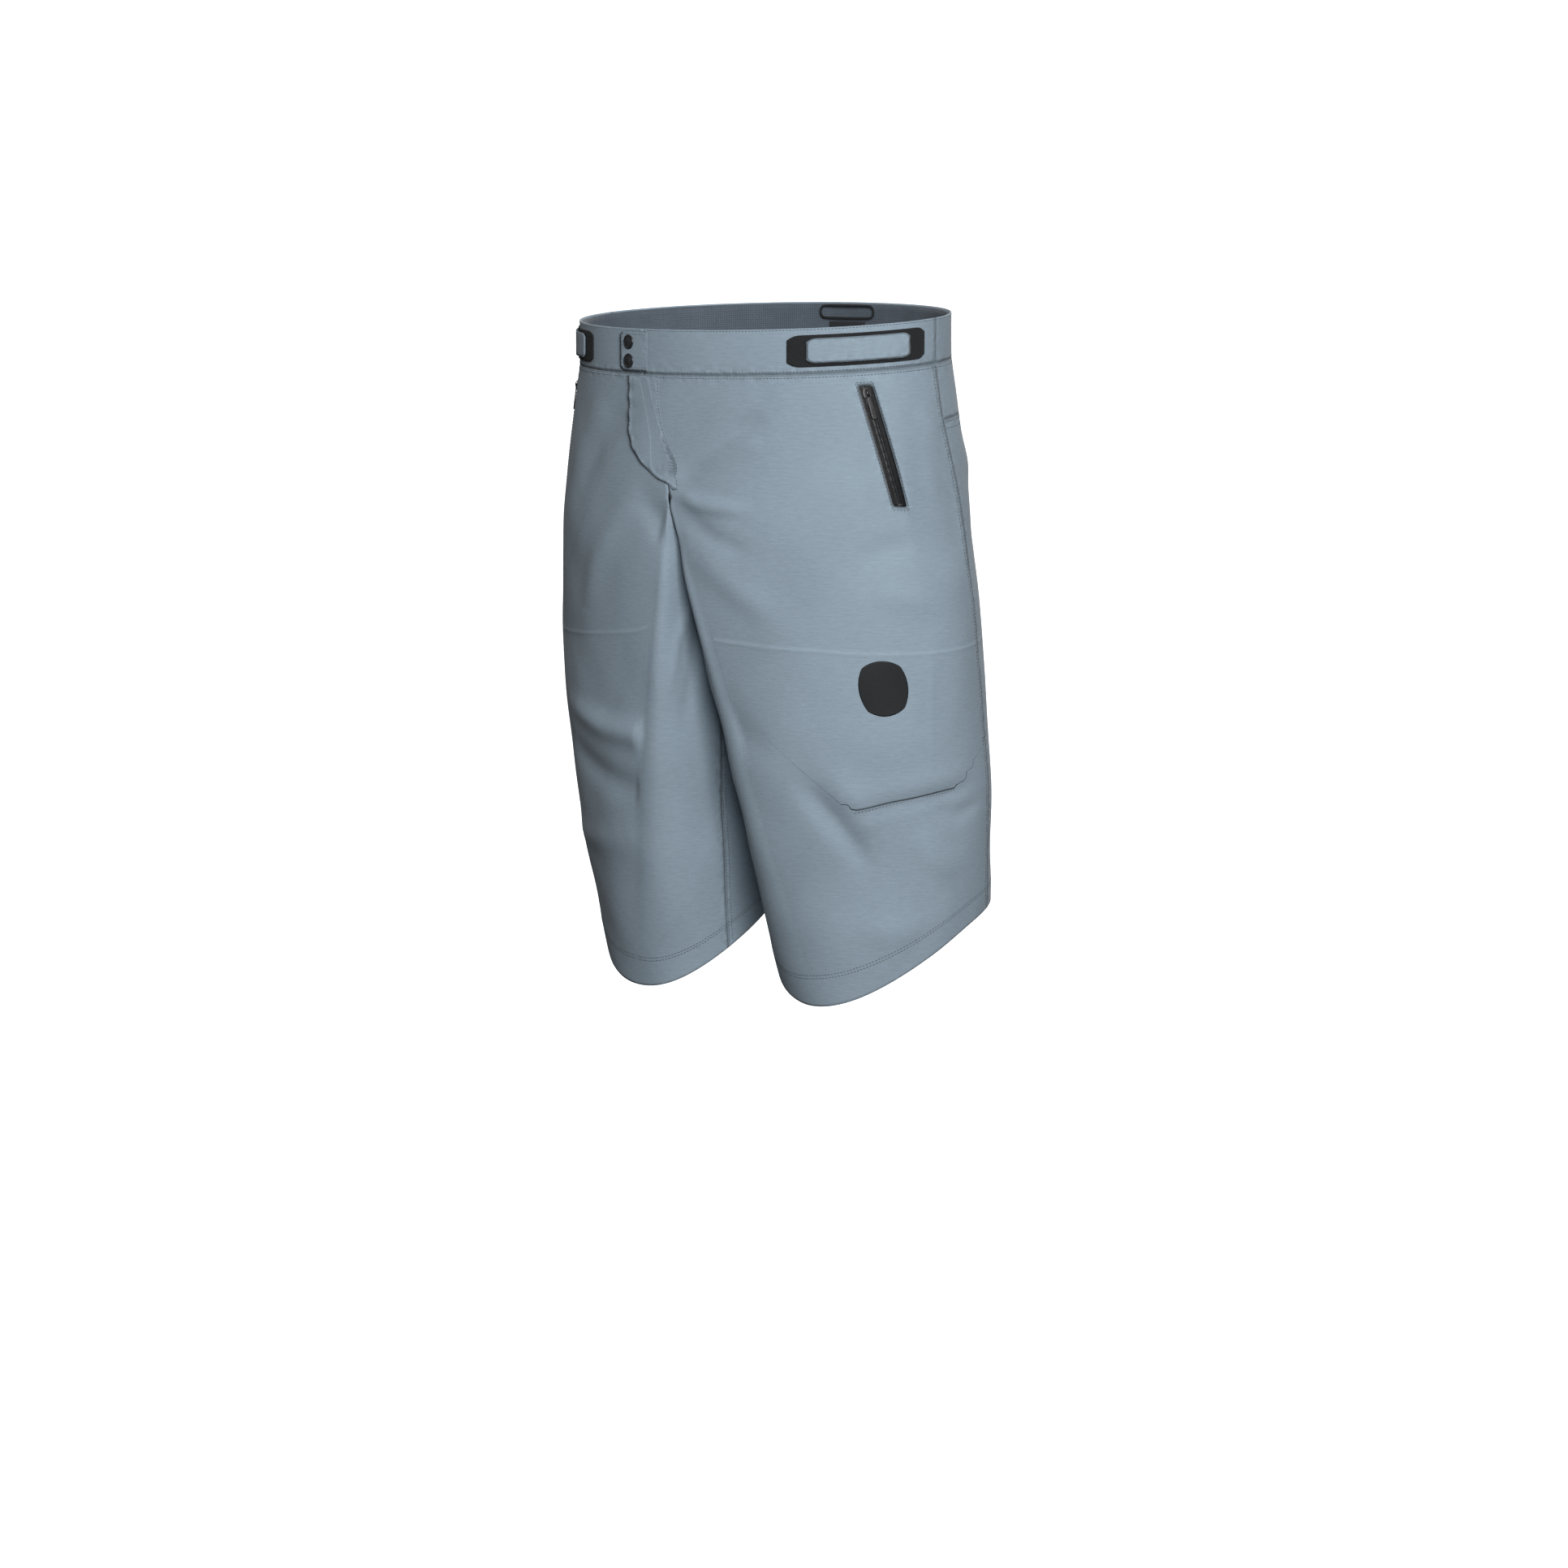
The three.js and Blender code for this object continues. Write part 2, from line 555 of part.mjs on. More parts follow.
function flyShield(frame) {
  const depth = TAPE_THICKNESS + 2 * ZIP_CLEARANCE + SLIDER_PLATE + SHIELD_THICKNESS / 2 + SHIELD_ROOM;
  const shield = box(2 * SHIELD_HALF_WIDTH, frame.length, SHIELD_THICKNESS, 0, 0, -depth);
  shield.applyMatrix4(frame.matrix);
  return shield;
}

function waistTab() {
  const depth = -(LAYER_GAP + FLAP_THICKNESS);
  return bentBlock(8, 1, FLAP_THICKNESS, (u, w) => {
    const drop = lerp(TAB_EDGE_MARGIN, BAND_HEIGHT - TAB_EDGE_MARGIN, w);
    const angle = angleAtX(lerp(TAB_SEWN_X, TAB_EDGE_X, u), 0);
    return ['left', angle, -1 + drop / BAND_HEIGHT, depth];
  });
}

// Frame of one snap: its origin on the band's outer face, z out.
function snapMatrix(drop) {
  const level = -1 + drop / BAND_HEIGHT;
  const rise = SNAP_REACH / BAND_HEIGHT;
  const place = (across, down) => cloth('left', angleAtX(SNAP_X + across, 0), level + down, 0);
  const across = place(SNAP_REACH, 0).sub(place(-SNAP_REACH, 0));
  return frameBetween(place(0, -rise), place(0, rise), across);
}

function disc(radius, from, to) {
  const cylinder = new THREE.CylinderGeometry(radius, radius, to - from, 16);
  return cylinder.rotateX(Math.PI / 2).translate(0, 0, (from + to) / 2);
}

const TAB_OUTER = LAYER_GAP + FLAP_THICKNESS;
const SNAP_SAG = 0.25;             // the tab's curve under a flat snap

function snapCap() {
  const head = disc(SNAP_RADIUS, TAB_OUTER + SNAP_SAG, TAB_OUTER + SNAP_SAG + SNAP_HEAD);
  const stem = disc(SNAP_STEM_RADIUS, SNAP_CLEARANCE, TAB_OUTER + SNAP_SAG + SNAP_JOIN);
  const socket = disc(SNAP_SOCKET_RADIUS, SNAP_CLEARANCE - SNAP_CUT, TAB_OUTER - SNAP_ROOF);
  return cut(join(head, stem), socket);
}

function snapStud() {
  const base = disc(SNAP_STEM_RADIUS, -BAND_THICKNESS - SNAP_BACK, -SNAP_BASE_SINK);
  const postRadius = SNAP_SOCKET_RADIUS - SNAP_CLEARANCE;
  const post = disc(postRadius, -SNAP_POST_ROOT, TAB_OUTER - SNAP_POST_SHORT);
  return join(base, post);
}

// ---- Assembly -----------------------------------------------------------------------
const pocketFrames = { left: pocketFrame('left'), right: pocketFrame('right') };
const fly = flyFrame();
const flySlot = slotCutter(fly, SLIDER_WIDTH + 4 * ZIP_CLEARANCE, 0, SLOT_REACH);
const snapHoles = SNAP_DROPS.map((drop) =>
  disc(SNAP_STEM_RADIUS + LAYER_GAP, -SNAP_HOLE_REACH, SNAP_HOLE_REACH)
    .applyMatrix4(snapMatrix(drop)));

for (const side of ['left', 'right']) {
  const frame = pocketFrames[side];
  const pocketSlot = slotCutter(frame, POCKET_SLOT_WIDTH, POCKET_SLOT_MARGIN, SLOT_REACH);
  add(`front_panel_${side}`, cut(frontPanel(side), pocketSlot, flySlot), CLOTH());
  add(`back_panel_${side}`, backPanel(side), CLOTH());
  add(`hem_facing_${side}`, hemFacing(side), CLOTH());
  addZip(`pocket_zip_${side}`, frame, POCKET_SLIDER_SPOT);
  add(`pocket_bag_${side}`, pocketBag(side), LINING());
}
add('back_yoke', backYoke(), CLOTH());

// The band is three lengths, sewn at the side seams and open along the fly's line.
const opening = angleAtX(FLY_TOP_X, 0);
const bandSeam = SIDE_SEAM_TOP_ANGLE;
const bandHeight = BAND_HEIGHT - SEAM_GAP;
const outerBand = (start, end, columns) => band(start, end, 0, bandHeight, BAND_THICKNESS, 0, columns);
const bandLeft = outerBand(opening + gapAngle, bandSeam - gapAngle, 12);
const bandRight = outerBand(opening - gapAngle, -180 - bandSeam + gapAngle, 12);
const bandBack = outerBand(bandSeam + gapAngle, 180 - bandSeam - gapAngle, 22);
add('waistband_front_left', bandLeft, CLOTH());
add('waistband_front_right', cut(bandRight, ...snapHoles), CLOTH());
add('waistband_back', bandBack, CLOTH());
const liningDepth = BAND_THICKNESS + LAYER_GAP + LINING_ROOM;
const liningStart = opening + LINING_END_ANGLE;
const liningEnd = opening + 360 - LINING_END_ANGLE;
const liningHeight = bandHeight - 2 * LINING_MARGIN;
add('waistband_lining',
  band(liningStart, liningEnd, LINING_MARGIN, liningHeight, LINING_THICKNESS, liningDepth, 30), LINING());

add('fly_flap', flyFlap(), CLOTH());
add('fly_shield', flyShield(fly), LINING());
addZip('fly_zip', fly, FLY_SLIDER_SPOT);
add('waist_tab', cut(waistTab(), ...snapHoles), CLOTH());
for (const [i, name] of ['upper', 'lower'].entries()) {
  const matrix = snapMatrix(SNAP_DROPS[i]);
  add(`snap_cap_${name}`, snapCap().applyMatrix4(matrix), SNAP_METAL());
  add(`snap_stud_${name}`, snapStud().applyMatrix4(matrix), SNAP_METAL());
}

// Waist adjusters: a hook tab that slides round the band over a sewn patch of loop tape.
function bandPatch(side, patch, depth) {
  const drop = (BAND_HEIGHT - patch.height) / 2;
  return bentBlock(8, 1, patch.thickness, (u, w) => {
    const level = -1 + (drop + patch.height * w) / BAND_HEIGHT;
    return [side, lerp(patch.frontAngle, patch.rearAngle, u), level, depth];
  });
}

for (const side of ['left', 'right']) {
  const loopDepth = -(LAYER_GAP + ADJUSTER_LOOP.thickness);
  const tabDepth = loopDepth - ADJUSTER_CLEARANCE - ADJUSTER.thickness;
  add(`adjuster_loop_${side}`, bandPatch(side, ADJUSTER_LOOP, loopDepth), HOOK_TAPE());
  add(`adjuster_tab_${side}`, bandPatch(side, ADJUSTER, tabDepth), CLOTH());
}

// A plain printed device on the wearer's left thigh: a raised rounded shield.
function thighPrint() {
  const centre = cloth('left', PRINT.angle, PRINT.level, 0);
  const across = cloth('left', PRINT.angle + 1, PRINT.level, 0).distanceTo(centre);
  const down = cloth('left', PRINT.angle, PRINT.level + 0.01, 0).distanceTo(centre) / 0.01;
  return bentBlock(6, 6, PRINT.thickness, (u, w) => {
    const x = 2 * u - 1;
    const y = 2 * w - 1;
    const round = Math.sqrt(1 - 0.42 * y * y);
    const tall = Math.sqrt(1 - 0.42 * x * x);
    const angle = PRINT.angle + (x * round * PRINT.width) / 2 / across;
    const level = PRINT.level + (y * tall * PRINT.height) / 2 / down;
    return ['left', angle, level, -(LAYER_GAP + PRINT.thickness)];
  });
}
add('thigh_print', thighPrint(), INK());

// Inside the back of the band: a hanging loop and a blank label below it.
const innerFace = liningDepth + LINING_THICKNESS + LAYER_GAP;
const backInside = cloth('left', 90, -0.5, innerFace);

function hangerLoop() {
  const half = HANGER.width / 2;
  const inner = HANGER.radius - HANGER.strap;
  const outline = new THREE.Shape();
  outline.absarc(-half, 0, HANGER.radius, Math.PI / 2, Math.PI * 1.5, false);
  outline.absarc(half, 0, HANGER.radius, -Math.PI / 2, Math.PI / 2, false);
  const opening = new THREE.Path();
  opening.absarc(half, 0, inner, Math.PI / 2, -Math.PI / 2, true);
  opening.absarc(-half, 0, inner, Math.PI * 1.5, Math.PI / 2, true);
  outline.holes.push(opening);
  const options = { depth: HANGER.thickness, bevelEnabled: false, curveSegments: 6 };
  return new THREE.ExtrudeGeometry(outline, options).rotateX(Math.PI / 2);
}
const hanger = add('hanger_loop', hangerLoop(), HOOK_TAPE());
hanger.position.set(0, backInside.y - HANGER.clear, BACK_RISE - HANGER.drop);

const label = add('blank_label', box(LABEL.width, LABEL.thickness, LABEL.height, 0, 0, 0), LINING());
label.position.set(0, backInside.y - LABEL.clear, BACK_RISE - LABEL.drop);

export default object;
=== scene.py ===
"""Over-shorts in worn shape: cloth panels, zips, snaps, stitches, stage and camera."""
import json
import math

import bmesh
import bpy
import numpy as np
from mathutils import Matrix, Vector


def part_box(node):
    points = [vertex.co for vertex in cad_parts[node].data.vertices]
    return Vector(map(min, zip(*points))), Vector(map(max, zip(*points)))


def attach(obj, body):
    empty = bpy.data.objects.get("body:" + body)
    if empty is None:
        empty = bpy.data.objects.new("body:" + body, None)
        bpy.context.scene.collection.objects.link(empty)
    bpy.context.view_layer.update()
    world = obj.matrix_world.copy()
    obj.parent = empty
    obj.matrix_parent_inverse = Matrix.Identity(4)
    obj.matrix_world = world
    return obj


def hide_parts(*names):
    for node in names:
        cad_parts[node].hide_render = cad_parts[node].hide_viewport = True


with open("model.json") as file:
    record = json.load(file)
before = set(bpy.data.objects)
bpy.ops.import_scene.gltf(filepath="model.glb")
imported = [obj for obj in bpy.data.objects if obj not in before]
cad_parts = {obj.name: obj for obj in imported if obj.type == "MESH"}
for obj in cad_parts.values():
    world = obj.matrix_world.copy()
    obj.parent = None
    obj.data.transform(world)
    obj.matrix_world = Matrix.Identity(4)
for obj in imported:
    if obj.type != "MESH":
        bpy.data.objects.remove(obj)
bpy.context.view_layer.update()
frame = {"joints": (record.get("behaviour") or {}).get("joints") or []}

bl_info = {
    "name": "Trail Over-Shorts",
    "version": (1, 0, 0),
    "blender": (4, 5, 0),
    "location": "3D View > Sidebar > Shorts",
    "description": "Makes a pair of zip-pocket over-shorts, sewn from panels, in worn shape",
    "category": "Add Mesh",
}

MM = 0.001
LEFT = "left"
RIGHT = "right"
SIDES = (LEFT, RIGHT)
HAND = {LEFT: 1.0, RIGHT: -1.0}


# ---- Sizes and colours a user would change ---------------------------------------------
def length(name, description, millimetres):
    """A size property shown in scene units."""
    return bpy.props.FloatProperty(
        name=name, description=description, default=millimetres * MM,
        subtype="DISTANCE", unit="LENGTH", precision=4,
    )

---

• _What the exercise asks_
Take the listing above and repeat exactly the lines from the one containing "0, 0), LINING());" through the one containing "before = set(bpy.data.objects)", both included.

• _Final result_
const label = add('blank_label', box(LABEL.width, LABEL.thickness, LABEL.height, 0, 0, 0), LINING());
label.position.set(0, backInside.y - LABEL.clear, BACK_RISE - LABEL.drop);

export default object;
=== scene.py ===
"""Over-shorts in worn shape: cloth panels, zips, snaps, stitches, stage and camera."""
import json
import math

import bmesh
import bpy
import numpy as np
from mathutils import Matrix, Vector


def part_box(node):
    points = [vertex.co for vertex in cad_parts[node].data.vertices]
    return Vector(map(min, zip(*points))), Vector(map(max, zip(*points)))


def attach(obj, body):
    empty = bpy.data.objects.get("body:" + body)
    if empty is None:
        empty = bpy.data.objects.new("body:" + body, None)
        bpy.context.scene.collection.objects.link(empty)
    bpy.context.view_layer.update()
    world = obj.matrix_world.copy()
    obj.parent = empty
    obj.matrix_parent_inverse = Matrix.Identity(4)
    obj.matrix_world = world
    return obj


def hide_parts(*names):
    for node in names:
        cad_parts[node].hide_render = cad_parts[node].hide_viewport = True


with open("model.json") as file:
    record = json.load(file)
before = set(bpy.data.objects)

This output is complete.